COVID-19 will spark a wave of creative filmmaking

When the pandemic began, the film industry underwent a tremendous loss. Most theatres have closed, and most production crews are too large for shooting to continue normally. However, crews for independent films were less affected due to their smaller crews and increased flexibility. Recent technological advancements have allowed films to be made for less money. Since the budget is lower, so are the stakes, and film companies are freer to experiment. 

In the 1990s, an unheard-of director named Robert Rodriguez wrote, directed and edited his independently produced action film “El Mariachi.” With one month to film and a crew of two people, the film turned out astonishingly well. The careful attention to detail and creative storytelling devices used by Rodriguez made up for the fact that the film cost a mere $7000 to make, less than a tenth of what most Hollywood films cost today. The people and major studios loved “El Mariachi” and many companies were eager to buy it and get Rodriguez on board with them to make more.

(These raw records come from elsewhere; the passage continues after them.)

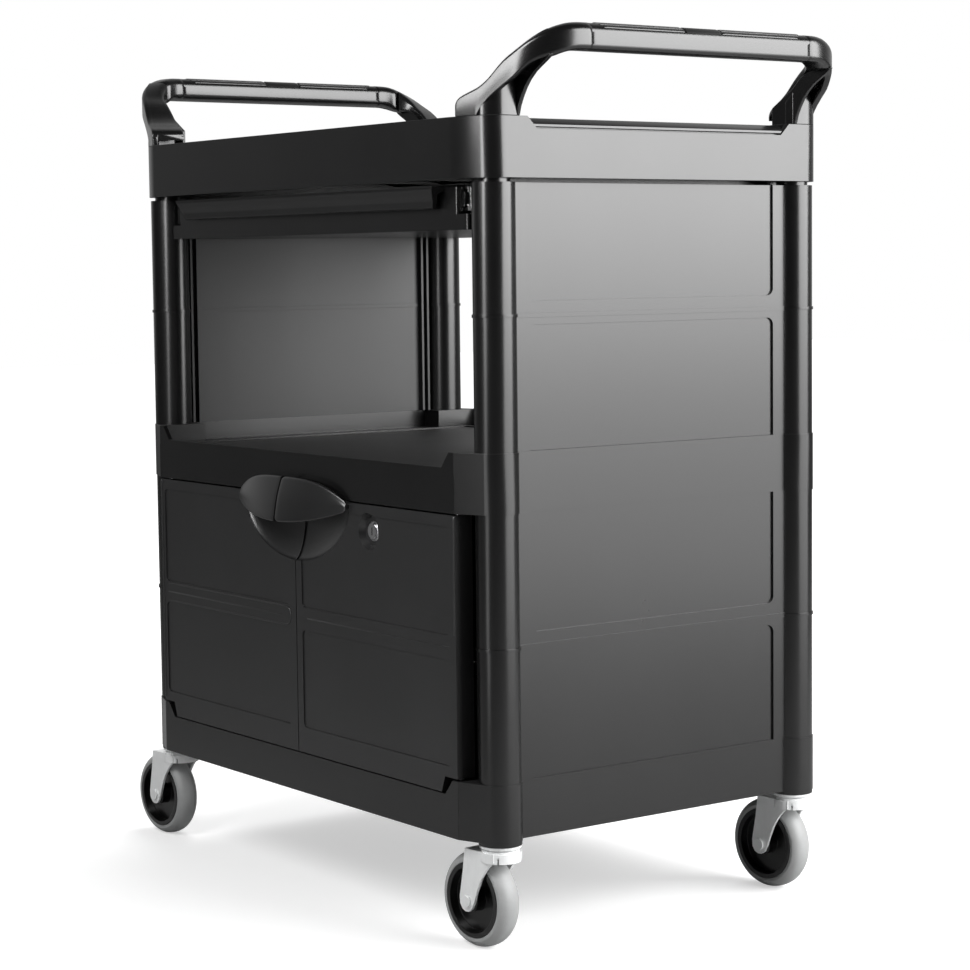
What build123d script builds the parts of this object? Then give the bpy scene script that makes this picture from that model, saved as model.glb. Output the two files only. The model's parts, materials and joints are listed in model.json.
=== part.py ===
from build123d import *
import math
import os

os.makedirs("parts", exist_ok=True)

# ---------------------------------------------------------------- dimensions
# All millimetres.  +X runs along the cart, -Y is the side with the doors,
# +Z is up, the floor is z = 0.
HALF_W = 236.5            # half the tray depth (473 mm trays)
END_X = 340.0             # plane of the end panels and of the tray end skirts
FLAT_X = 304.5            # half length of the flat front of a tray
POST_X, POST_Y = 331.0, 202.15
POST_R = 22.1             # round corner posts
POST_WALL = 3.2
CORNER_R = 23.0           # rounded tray corners
TOP_CORNER_R = 23.6
WALL = 5.0                # tray rim thickness
FLOOR_T = 4.0             # tray floor thickness
FLOOR_DROP = 22.0         # mid and bottom tray floors below their rims
TOP_FLOOR_DROP = 34.0     # top tray well
Z_BOT_0, Z_BOT_1 = 116.0, 176.0      # bottom tray
Z_MID_0, Z_MID_1 = 450.0, 512.0      # middle tray
Z_TOP_0, Z_TOP_1 = 786.0, 847.0      # top tray
POST_TOP_GAP = 4.0        # shadow gap under the top tray
NECK_R = 17.0
RIM_CUT = 16.0            # front and back rim cut-outs of the lower two trays
CUT_X0, CUT_X1 = 283.0, 296.0
END_CUT = 12.0            # end rim cut-outs of the top tray
END_CUT_Y0, END_CUT_Y1 = 152.0, 172.0

PANEL_T = 6.0
RECESS = 2.4
RECESS_Y = 166.0
RIDGE_H = 4.6             # mid-height bead on panels and posts
RIDGE_OUT = 1.1

DOOR_T = 22.0
DOOR_X = 305.0
DOOR_GAP = 0.7            # half the gap between the doors
DOOR_TOP = 448.0
DOOR_BOT = 161.5
DOOR_STEP_Z = 178.5
DOOR_LOW_X0, DOOR_LOW_X1 = 277.0, 283.0   # slanted end of the door's lower edge
HINGE_X, HINGE_Y = 297.0, -225.5
PIN_R = 3.0
BAR_Z0, BAR_Z1 = 299.5, 325.0
BOWL = (110.0, 17.5, 72.0)
LOCK_X, LOCK_Z = 146.0, 419.5
LOCK_R = 20.0

GRIP_X0, GRIP_X1 = 390.0, 419.5
GRIP_Z0, GRIP_Z1 = 908.5, 935.0
GRIP_Y = 143.3

DRAWER_X = 285.0          # drawer box half width between the slides
DRAWER_LOW_X = 303.0      # wider foot of the drawer box below the slides
DRAWER_Y = 214.0
DRAWER_Z0, DRAWER_Z1 = 735.5, 779.0
DRAWER_STEP = 751.5
LIP_X = 265.0

TRAIL = 31.0              # caster trail
WHEEL_R = 50.0
HUB_R = 39.5
HUB_HALF = 15.0
TYRE_HALF = 13.5
LEG_IN, LEG_OUT = 16.5, 19.5
CASTER_YAW = 4.5          # degrees, all four wheels point the same way
BOSS_Z = 112.0            # underside of the round corner bosses
AXLE_R = 4.0
STEM_R = 5.5

# The pulls stand proud at the front, so the whole cart is shifted to keep its
# bounding box centred on the origin.
PULL_OUT = 28.0
SHIFT_Y = PULL_OUT / 2.0


# ------------------------------------------------------------------- helpers
def bx(x0, x1, y0, y1, z0, z1):
    return Pos((x0 + x1) / 2, (y0 + y1) / 2, (z0 + z1) / 2) * Box(x1 - x0, y1 - y0, z1 - z0)


def cy(x, y, r, z0, z1):
    return Pos(x, y, (z0 + z1) / 2) * Cylinder(r, z1 - z0)


def cyl_y(x, z, r, y0, y1):
    return Pos(x, (y0 + y1) / 2, z) * Rot(90, 0, 0) * Cylinder(r, y1 - y0)


def cyl_x(y, z, r, x0, x1):
    return Pos((x0 + x1) / 2, y, z) * Rot(0, 90, 0) * Cylinder(r, x1 - x0)


def poly_xy(pts, z0, z1):
    face = make_face(Polyline(*[(p[0], p[1], z0) for p in pts], close=True))
    return extrude(face, amount=z1 - z0, dir=(0, 0, 1))


def poly_xz(pts, y0, y1):
    face = make_face(Polyline(*[(p[0], y0, p[1]) for p in pts], close=True))
    return extrude(face, amount=y1 - y0, dir=(0, 1, 0))


def poly_yz(pts, x0, x1):
    face = make_face(Polyline(*[(x0, p[0], p[1]) for p in pts], close=True))
    return extrude(face, amount=x1 - x0, dir=(1, 0, 0))


def mirror_x(s):
    return mirror(s, about=Plane.YZ)


def mirror_y(s):
    return mirror(s, about=Plane.XZ)


def save(shape, name):
    parts = shape if isinstance(shape, (list, tuple, ShapeList)) else [shape]
    solids = []
    for p in parts:
        solids += list(p.solids())
    solids = [s for s in solids if s.volume > 0.5]
    out = solids[0] if len(solids) == 1 else Compound(children=solids)
    out = out.moved(Location((0, SHIFT_Y, 0)))
    export_step(out, "parts/" + name + ".step")


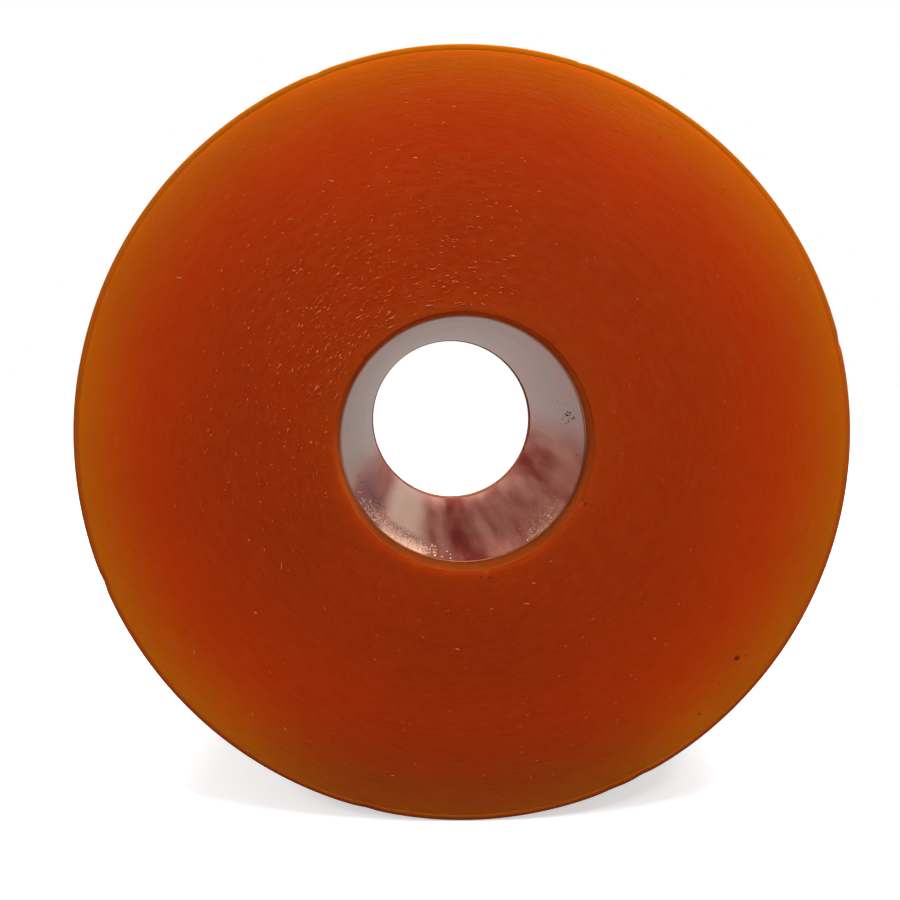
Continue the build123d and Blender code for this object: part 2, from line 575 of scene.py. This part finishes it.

Looking back at the past 10 years, the most popular films have been the most expensive and least innovative films. Nine of the top ten highest-grossing films from the 2010s are sequels. Audiences are choosing familiarity over creativity, but it is likely that coming out of the pandemic the studios will begin to vouch for a more independent style since this is likely to be what audiences will be used to, allowing more risks to be taken. 

There may be an unprecedented renaissance of independent filmmaking, and once audiences have tasted fresh ideas, there will be no going back. Even if studios are still controlling the production of most films, they will likely focus on experimenting if they know audiences are liking the new wave of creativity.